Belfast Telegraph

Police chief moves to establish collusion investigation team following Glenanne gang court ruling

Relatives of victims of Glenanne Gang outside court last month
Relatives of victims of Glenanne Gang outside court last month

The PSNI Chief Constable has moved to established an independent investigation team to examine claims of collusion.

Simon Byrne made the move following a Court of Appeal judgment that found bereaved relatives  were being denied a legitimate expectation an independent police team oversee a probe into a loyalist terror unit - known as the Glenanne gang - which is linked to more than 100 murders.

The chief constable said: “Our thoughts first and foremost, are with the Barnard family and those with them in court today.  They like too many other families have suffered as a result of the Troubles and, understandably, they continue to seek answers in respect of the deaths of their loved ones.

“I accept today’s judgment and, while we will take time to consider the fullness of its implications, we will now commence work to appoint the Independent Police Team to conduct an analytical report on collusion as ordered by the court.”

Lord Chief Justice Sir Declan Morgan held there was a "clear and unambiguous" representation that an overarching analysis of suspected state collusion around the Glenanne gang's series of killings in the 1970s.

Although he found no enforceable duty under human rights law due to the passage of time, Sir Declan indicated the onus was now on police to consider whether to complete and publish a thematic report.

He said: "The Chief Constable's task is to appoint independent officers who should then determine how to respond to the expectation."

The verdict came in a bid by the PSNI to overturn a ruling that the force had unlawfully frustrated any chance of an effective investigation into the Glenanne gang's deadly attacks. 

Proceedings were brought by Edward Barnard, whose 13-year-old brother Patrick was among four people killed in a St Patrick's Day bombing at the Hillcrest Bar in Dungannon in March, 1976.

Five years later Dungannon UVF member Garnet James Busby received a life sentence after admitting his role in the no-warning attack and other terrorist offences.

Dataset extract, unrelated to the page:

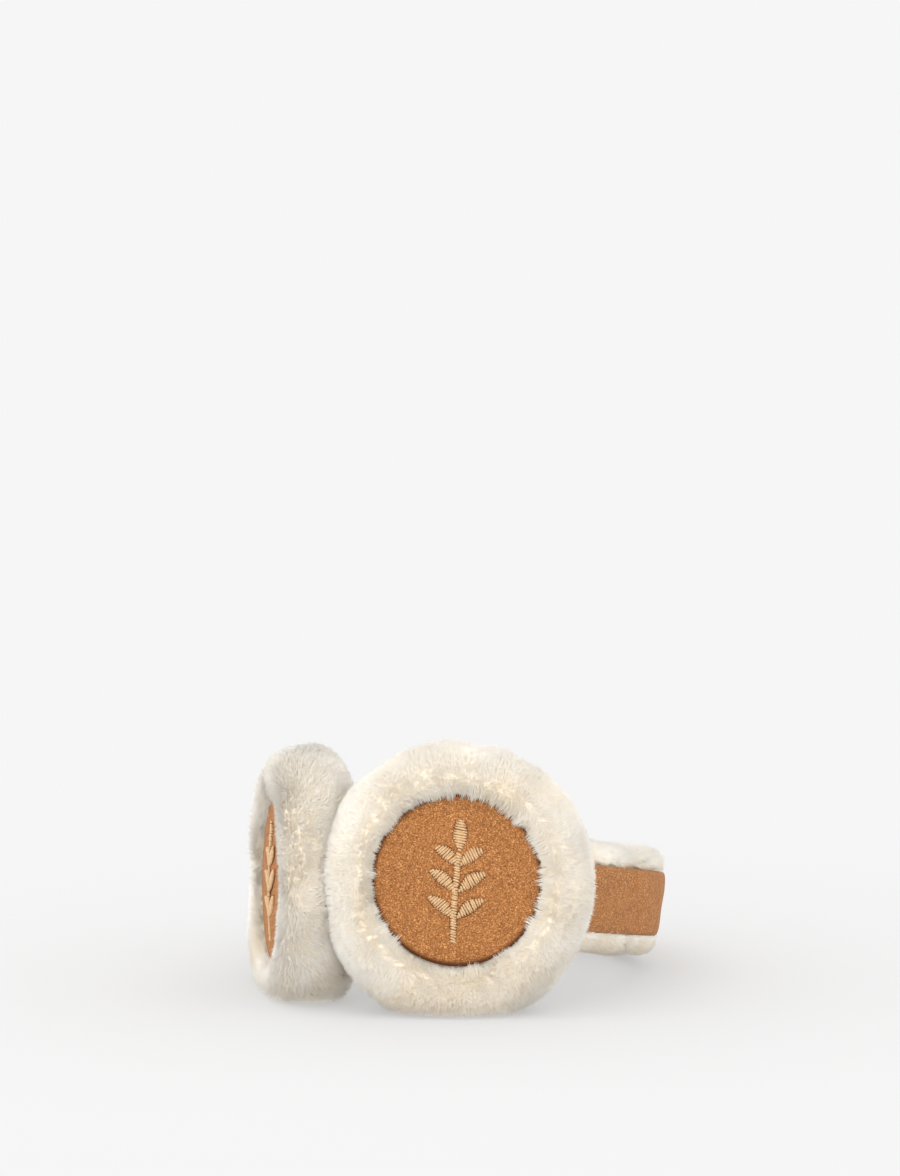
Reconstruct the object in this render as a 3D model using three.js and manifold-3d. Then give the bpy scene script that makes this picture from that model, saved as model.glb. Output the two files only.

The murder gang based at a farm in Glenanne, Co Armagh, allegedly contained members of the Royal Ulster Constabulary and the Ulster Defence Regiment.

Up to 120 murders in nearly 90 incidents in Mid Ulster and Irish border areas are under scrutiny.

They include outrages such as the 1975 Miami Showband Massacre, where three members of the popular group were taken from their tour bus and shot dead on a country road in Banbridge, County Down, and the Step Inn pub bombing in Keady a year later, which claimed the lives of two Catholics.

It has also been linked to the murder of 33 people, including a pregnant woman, in the 1974 Dublin and Monaghan bombings.